The NPS (National Pension System) continues to grow as well, absorbing another stream of long-term savings that might otherwise flow to bank FDs. Government incentives and employer matching contributions make NPS attractive in ways that a 7% FD simply can’t match for long-term savers.
And then there’s the behavioural shift. Younger savers—millennials and Gen Z—don’t view FDs the way their parents did. A fixed deposit feels like a parking lot for money you haven’t figured out what to do with yet, not a primary savings vehicle.
What Banks Are Actually Doing About It
The rate war is the most visible response, but it’s not the only one.

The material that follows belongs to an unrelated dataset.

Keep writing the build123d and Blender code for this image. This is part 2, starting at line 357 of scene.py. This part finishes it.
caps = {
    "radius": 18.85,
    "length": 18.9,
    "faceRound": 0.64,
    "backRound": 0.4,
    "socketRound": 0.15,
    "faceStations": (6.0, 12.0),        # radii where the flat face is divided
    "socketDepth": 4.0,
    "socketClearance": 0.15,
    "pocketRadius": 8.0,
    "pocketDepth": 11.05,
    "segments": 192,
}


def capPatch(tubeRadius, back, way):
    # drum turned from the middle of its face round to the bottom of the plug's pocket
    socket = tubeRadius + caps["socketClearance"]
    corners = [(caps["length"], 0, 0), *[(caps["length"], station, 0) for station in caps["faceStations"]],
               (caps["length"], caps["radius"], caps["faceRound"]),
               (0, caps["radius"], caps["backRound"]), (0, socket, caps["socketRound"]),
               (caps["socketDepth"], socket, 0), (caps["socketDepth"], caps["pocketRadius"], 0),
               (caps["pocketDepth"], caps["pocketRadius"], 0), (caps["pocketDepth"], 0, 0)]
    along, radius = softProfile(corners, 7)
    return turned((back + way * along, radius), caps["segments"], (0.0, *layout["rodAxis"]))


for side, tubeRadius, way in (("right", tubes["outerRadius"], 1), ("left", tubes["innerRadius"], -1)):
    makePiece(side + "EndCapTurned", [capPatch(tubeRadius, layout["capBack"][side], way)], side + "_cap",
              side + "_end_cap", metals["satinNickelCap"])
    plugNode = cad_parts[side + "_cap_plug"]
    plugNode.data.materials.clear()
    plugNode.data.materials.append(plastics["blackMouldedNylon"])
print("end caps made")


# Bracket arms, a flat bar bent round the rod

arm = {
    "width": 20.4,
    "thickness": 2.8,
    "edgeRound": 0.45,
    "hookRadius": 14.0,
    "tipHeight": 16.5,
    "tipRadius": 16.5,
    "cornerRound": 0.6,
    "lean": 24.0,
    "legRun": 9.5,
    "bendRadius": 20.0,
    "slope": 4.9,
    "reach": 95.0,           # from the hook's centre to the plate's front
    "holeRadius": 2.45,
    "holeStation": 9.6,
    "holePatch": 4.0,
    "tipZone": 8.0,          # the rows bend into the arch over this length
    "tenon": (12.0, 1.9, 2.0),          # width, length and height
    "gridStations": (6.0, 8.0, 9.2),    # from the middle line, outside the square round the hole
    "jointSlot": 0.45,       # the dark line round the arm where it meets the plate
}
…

Digital savings products: Several banks have launched high-yield savings accounts or sweep FD products designed to compete with liquid mutual funds. Kotak Mahindra’s ActivMoney, HDFC Bank’s sweep facility, and ICICI’s iWish deposits all attempt to give customers FD-like returns with savings-account flexibility.
NRI deposits push: With the rupee holding steady against the dollar in early 2026, banks are aggressively marketing FCNR and NRE deposits to the diaspora. SBI and Bank of Baroda have both launched special NRI FD campaigns with rates above 7.5%.
CASA growth initiatives: Current Account Savings Account deposits are cheaper for banks than term deposits. Banks are investing heavily in salary account acquisition—signing up companies for payroll processing—as a way to capture sticky, low-cost CASA deposits. HDFC Bank’s corporate salary programme and ICICI’s salary plus accounts are both growing their portfolios aggressively.
Certificates of deposit: For institutional funding, banks are issuing CDs at elevated rates. The CD market has become particularly active for 3-6 month tenures as banks manage short-term liquidity gaps.
RBI’s Balancing Act
The RBI is watching the credit-deposit gap carefully but hasn’t intervened directly. The central bank’s February 2026 policy statement acknowledged the divergence and noted that “sustained credit growth requires a commensurate expansion in the deposit base.”
Translation: banks need to figure this out themselves.
The RBI’s preference is clearly for banks to attract genuine retail deposits rather than relying on wholesale or institutional funding that can be withdrawn quickly. The liquidity coverage ratio requirements, which mandate that banks hold enough high-quality liquid assets to survive a 30-day stress scenario, incentivise stable retail deposits over hot money.
Some analysts expect the RBI to consider adjusting the CRR or SLR requirements to ease the pressure, though there’s no indication this is imminent.
What This Means for Depositors
For savers, the deposit rate war is straightforward good news—at least in the short term. If you’ve been parking money in a savings account at 3-4%, moving to a special FD at 7.5-8% is a meaningful improvement.
But be thoughtful about tenure. Many of the highest rates are available only at specific, odd tenures (444 days, 777 days) designed to lock in deposits for periods that align with the bank’s asset-liability management needs. Make sure the tenure works for your liquidity requirements, not just the bank’s.
And watch for the eventual normalisation. When deposit growth catches up to credit growth—whether through rate competition succeeding, credit demand cooling, or both—these elevated rates won’t persist. Locking in a good rate now on a 2-3 year FD is likely a better bet than waiting.
The deposit war won’t last forever. But while it does, it’s one of the few dynamics in Indian banking that unambiguously benefits the retail customer.